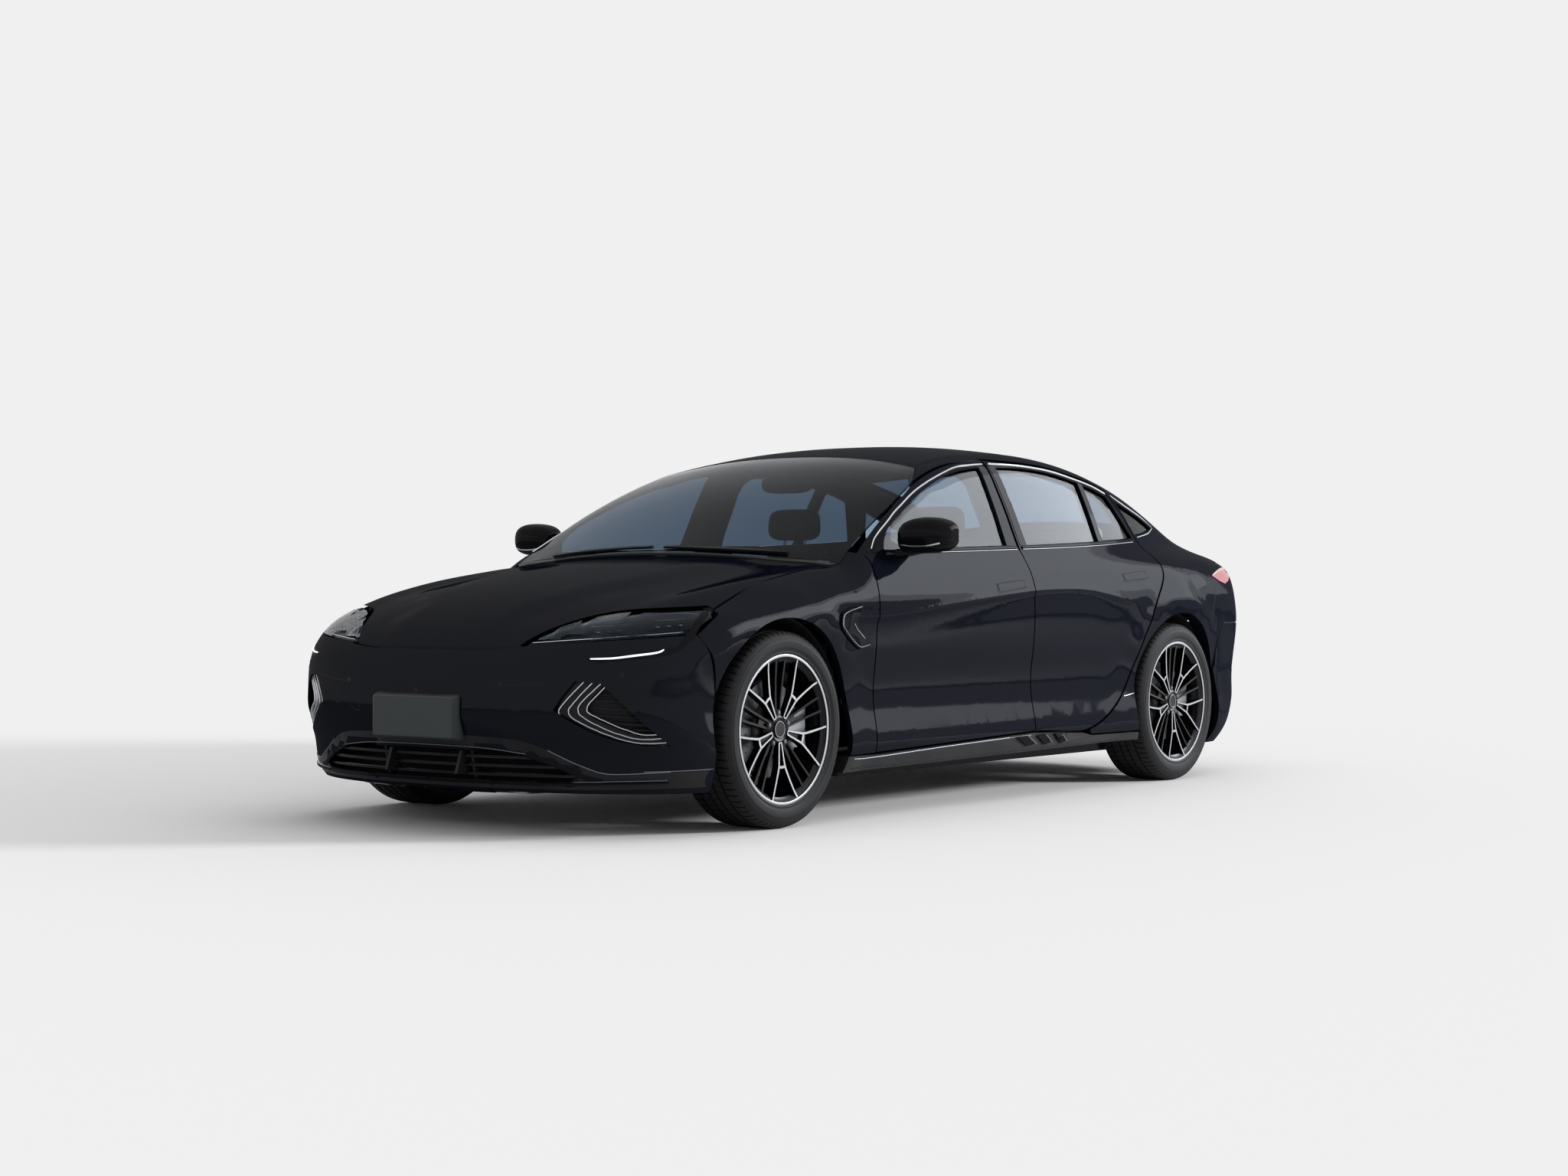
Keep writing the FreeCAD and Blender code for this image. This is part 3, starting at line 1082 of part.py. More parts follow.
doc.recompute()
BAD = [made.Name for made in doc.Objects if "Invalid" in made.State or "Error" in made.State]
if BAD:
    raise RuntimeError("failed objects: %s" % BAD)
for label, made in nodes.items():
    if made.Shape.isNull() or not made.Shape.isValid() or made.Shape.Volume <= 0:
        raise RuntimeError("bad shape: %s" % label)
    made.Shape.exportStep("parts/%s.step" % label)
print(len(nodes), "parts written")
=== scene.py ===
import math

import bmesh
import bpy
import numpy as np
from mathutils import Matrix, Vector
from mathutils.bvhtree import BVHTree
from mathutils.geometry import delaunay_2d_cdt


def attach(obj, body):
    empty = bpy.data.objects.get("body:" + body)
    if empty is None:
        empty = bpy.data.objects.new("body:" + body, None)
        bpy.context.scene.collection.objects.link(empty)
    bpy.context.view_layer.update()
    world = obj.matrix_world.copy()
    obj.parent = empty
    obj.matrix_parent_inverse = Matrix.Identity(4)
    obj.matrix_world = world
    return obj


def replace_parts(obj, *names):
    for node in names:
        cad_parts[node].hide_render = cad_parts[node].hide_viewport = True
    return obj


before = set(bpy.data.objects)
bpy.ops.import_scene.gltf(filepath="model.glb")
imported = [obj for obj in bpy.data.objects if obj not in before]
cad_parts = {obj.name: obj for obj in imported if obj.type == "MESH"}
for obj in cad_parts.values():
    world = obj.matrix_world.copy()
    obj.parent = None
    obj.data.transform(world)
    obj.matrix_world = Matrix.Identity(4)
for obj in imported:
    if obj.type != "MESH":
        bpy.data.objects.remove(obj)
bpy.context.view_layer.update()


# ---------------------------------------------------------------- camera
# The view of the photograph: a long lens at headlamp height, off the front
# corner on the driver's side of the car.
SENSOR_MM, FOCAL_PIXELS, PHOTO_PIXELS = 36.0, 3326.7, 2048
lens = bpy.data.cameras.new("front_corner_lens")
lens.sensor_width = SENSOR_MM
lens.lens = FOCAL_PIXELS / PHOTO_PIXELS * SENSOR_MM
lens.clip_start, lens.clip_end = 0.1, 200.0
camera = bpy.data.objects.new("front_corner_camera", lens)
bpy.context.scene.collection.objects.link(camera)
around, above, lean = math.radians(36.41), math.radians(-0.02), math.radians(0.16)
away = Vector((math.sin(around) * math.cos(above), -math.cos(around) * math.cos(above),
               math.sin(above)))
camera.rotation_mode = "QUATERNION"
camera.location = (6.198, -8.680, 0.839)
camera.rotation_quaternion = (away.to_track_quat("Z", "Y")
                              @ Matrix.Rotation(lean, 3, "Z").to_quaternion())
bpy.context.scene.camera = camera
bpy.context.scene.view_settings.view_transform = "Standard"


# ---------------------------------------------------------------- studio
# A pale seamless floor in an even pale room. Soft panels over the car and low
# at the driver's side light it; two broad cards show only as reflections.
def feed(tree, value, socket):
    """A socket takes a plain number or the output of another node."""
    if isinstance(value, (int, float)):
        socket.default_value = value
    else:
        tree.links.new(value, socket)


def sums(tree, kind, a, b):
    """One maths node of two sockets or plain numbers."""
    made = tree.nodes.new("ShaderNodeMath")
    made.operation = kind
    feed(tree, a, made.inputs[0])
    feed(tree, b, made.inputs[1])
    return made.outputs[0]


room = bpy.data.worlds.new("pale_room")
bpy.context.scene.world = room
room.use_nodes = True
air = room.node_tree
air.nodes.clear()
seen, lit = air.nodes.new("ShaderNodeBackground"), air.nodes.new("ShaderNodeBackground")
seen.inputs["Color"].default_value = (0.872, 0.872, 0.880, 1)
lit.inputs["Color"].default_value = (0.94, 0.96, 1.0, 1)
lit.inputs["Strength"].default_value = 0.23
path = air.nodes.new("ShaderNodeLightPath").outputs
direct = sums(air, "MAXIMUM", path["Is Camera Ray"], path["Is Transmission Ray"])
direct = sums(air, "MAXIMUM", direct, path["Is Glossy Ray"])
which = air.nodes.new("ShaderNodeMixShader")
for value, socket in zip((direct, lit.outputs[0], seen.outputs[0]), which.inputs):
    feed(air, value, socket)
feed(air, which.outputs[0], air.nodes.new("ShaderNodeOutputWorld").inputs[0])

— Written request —
Using the data above, restate word for word the lines from its opening line through the line that contains "if empty is", and no more.

— Task answer —
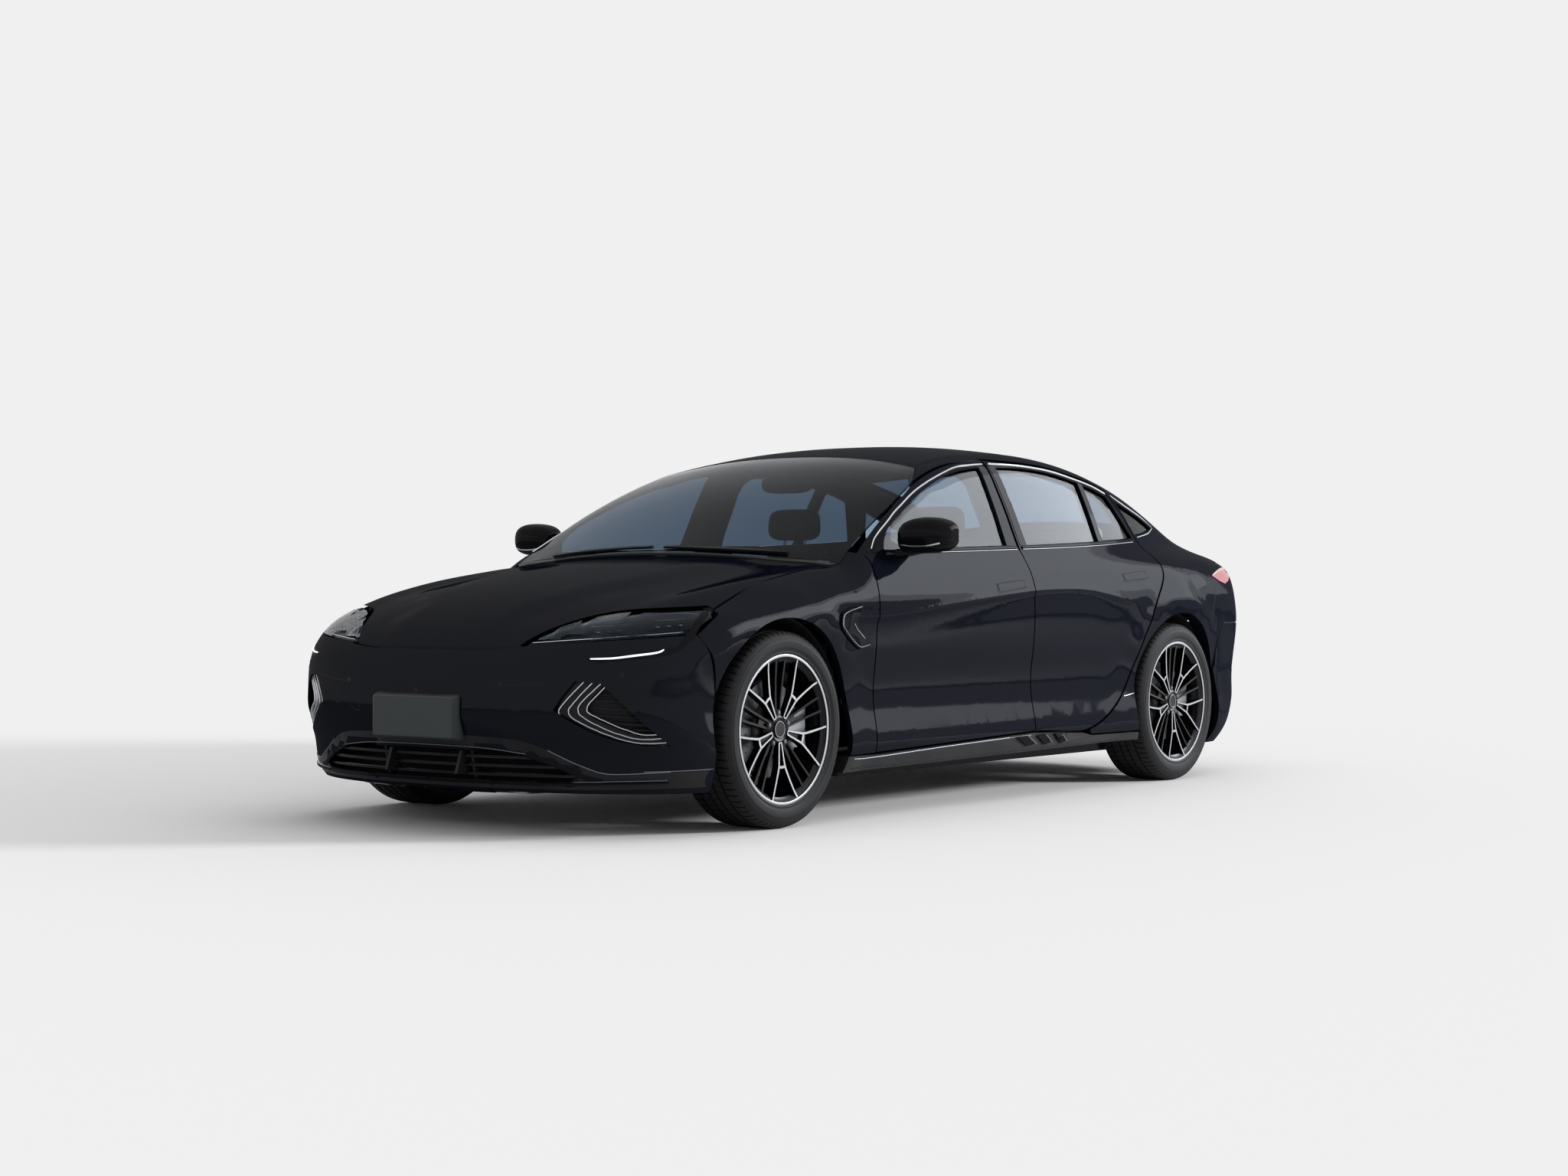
Keep writing the FreeCAD and Blender code for this image. This is part 3, starting at line 1082 of part.py. More parts follow.
doc.recompute()
BAD = [made.Name for made in doc.Objects if "Invalid" in made.State or "Error" in made.State]
if BAD:
    raise RuntimeError("failed objects: %s" % BAD)
for label, made in nodes.items():
    if made.Shape.isNull() or not made.Shape.isValid() or made.Shape.Volume <= 0:
        raise RuntimeError("bad shape: %s" % label)
    made.Shape.exportStep("parts/%s.step" % label)
print(len(nodes), "parts written")
=== scene.py ===
import math

import bmesh
import bpy
import numpy as np
from mathutils import Matrix, Vector
from mathutils.bvhtree import BVHTree
from mathutils.geometry import delaunay_2d_cdt


def attach(obj, body):
    empty = bpy.data.objects.get("body:" + body)
    if empty is None:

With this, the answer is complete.